/---

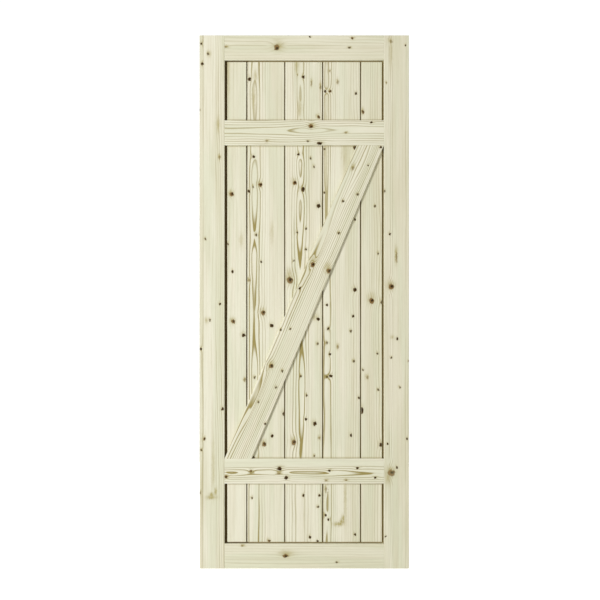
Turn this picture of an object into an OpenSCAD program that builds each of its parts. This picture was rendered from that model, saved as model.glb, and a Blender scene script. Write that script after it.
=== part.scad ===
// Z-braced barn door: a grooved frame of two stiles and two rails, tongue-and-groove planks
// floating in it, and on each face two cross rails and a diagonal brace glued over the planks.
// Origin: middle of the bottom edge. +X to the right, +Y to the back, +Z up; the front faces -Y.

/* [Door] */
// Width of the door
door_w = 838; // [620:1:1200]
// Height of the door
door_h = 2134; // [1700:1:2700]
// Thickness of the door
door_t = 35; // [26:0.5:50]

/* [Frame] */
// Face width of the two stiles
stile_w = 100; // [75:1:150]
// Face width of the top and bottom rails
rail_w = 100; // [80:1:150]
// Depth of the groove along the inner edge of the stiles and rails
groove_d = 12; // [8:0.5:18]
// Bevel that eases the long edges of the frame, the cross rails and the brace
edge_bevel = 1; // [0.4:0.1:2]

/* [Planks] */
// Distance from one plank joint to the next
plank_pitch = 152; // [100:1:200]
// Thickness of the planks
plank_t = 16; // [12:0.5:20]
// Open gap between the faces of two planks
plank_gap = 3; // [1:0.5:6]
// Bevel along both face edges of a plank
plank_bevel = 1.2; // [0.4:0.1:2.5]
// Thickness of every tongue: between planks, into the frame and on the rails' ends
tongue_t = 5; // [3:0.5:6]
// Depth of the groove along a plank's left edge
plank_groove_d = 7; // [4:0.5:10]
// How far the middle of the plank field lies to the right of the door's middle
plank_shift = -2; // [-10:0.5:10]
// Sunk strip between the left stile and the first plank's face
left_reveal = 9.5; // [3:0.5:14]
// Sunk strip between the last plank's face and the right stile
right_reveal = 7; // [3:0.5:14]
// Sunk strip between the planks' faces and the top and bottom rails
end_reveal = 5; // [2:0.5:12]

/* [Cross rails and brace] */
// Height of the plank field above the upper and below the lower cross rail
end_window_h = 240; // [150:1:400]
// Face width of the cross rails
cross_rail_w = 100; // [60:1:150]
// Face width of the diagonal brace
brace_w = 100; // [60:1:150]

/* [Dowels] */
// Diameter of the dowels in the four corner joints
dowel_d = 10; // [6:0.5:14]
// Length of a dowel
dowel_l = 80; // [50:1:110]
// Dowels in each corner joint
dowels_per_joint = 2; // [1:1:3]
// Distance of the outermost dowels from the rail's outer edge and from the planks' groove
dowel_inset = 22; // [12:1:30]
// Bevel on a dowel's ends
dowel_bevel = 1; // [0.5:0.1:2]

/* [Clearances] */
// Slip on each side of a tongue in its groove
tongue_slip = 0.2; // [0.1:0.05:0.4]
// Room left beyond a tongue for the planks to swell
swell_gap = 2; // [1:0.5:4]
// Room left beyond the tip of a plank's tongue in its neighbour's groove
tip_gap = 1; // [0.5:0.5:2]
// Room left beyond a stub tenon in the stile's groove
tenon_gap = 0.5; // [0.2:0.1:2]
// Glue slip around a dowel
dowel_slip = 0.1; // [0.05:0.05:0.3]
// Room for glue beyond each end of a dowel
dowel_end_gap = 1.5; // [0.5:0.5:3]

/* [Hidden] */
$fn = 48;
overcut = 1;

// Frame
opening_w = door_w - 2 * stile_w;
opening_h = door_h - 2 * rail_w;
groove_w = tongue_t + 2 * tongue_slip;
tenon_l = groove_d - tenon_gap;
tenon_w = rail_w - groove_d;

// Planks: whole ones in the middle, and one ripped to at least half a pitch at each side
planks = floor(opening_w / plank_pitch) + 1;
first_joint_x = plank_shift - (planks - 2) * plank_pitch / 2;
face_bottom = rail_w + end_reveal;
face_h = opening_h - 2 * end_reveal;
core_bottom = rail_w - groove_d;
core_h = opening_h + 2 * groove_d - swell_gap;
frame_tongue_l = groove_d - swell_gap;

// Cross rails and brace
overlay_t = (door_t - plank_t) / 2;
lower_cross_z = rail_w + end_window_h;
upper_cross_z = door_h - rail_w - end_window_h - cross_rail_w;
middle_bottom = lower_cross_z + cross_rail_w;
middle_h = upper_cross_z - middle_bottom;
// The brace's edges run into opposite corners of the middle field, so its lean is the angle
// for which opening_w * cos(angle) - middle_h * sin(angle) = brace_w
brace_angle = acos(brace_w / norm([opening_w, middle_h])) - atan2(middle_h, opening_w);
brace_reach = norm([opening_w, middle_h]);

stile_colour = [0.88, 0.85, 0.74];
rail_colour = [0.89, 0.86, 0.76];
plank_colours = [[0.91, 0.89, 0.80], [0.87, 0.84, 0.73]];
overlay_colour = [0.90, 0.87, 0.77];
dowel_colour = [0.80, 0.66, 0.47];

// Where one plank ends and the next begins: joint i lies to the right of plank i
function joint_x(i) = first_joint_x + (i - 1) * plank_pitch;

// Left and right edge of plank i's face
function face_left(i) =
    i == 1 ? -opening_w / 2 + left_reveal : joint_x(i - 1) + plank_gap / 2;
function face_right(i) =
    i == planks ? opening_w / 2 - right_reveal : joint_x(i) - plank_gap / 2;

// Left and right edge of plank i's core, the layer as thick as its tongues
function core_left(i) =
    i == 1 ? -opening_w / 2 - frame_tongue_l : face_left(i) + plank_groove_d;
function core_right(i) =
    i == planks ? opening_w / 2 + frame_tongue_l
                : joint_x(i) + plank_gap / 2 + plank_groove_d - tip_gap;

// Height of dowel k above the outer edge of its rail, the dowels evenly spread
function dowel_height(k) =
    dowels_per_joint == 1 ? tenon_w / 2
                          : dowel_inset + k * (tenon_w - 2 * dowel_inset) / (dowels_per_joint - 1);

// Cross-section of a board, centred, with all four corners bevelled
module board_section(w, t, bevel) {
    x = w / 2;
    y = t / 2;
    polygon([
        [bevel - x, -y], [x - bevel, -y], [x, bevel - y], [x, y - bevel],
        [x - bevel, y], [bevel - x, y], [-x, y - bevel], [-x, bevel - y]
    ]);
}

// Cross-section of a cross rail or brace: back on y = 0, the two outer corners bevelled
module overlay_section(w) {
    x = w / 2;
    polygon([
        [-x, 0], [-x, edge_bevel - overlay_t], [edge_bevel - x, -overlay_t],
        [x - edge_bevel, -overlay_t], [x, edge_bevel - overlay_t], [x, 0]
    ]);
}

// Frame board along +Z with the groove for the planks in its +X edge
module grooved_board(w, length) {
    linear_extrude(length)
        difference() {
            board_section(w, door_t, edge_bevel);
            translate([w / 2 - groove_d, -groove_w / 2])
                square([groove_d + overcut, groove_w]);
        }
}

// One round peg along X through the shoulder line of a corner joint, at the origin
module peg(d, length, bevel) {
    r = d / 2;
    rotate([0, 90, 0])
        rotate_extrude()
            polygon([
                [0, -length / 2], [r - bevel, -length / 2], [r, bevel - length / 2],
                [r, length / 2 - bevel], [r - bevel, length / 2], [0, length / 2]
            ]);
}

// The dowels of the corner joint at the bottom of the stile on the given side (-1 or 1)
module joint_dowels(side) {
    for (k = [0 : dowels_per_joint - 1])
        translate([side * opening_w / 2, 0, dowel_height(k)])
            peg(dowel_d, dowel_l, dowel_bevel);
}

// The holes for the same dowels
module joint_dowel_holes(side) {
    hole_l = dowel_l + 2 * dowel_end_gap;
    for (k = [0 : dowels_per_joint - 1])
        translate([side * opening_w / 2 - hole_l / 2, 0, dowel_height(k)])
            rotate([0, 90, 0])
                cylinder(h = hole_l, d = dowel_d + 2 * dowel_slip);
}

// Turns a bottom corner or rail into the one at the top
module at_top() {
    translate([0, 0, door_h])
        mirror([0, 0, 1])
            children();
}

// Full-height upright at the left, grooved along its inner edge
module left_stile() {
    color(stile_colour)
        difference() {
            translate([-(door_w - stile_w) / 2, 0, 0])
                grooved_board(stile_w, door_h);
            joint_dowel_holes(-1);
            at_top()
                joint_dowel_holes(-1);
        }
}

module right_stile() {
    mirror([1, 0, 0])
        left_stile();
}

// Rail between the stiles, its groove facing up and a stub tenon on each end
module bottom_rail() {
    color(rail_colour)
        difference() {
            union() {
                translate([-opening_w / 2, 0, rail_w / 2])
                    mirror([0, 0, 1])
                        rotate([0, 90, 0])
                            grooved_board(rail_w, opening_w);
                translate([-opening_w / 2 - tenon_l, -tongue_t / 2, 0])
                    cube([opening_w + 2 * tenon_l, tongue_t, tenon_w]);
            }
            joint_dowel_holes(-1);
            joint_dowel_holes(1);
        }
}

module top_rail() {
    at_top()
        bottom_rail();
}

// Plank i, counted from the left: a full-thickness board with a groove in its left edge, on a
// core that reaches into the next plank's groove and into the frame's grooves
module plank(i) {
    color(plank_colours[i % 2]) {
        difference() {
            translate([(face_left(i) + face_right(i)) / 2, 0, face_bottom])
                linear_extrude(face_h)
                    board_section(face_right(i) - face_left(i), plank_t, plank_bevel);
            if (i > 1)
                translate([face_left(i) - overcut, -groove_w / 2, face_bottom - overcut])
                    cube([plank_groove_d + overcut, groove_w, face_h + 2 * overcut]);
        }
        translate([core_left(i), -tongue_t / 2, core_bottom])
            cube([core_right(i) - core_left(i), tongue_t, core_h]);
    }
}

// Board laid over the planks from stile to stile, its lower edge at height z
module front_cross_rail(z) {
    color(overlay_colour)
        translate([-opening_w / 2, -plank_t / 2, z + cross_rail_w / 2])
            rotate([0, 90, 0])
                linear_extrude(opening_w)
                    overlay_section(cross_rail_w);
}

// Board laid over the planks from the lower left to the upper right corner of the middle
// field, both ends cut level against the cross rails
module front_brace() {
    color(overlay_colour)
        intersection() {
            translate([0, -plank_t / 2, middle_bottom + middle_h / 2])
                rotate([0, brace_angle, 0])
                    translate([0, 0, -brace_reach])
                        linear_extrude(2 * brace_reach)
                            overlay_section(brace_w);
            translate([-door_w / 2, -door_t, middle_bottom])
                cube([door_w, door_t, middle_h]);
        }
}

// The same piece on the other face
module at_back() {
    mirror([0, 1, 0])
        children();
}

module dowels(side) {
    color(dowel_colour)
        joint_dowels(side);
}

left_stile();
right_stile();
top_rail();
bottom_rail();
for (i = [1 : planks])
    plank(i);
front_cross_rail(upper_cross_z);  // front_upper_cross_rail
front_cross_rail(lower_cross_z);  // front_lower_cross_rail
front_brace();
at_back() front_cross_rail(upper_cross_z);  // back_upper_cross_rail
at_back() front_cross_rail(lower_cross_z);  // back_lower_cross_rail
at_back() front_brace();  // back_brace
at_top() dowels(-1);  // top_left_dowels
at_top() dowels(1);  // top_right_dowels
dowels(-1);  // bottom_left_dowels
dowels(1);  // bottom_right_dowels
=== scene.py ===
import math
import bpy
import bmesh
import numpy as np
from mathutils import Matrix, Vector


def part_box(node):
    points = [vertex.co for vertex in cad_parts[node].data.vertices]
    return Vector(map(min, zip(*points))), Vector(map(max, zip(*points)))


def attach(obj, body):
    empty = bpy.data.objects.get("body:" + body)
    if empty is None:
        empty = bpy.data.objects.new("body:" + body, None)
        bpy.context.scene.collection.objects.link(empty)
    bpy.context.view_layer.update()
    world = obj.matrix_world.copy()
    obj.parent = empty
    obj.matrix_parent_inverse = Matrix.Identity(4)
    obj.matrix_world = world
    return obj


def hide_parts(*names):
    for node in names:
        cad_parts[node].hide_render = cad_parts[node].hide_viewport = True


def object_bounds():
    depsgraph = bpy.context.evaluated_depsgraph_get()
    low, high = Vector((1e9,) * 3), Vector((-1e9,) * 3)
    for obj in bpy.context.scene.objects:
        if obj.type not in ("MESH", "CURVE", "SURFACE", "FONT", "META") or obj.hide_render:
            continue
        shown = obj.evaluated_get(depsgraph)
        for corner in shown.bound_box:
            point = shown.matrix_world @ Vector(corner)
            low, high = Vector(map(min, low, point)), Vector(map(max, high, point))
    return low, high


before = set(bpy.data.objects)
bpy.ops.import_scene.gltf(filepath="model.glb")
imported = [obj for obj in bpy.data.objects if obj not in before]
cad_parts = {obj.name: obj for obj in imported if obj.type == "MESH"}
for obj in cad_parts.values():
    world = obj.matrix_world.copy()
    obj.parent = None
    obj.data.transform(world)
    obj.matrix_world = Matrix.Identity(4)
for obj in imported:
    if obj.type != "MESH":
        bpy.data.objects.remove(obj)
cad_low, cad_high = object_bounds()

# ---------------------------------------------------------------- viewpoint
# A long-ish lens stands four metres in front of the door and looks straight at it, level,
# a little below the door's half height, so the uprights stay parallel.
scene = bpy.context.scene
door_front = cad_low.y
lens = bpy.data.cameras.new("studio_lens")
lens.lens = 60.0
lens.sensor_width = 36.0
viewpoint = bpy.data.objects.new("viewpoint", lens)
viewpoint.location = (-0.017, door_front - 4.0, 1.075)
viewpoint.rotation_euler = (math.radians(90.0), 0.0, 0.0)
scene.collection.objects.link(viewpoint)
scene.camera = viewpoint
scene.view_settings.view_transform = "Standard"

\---

_What you will do_
Write the lines again exactly, beginning at the line that has "the other face" and stopping after the line that has "bpy.context.scene.collection.objects.link(empty)"; include no other lines.

_Reply to the task_
// The same piece on the other face
module at_back() {
    mirror([0, 1, 0])
        children();
}

module dowels(side) {
    color(dowel_colour)
        joint_dowels(side);
}

left_stile();
right_stile();
top_rail();
bottom_rail();
for (i = [1 : planks])
    plank(i);
front_cross_rail(upper_cross_z);  // front_upper_cross_rail
front_cross_rail(lower_cross_z);  // front_lower_cross_rail
front_brace();
at_back() front_cross_rail(upper_cross_z);  // back_upper_cross_rail
at_back() front_cross_rail(lower_cross_z);  // back_lower_cross_rail
at_back() front_brace();  // back_brace
at_top() dowels(-1);  // top_left_dowels
at_top() dowels(1);  // top_right_dowels
dowels(-1);  // bottom_left_dowels
dowels(1);  // bottom_right_dowels
=== scene.py ===
import math
import bpy
import bmesh
import numpy as np
from mathutils import Matrix, Vector


def part_box(node):
    points = [vertex.co for vertex in cad_parts[node].data.vertices]
    return Vector(map(min, zip(*points))), Vector(map(max, zip(*points)))


def attach(obj, body):
    empty = bpy.data.objects.get("body:" + body)
    if empty is None:
        empty = bpy.data.objects.new("body:" + body, None)
        bpy.context.scene.collection.objects.link(empty)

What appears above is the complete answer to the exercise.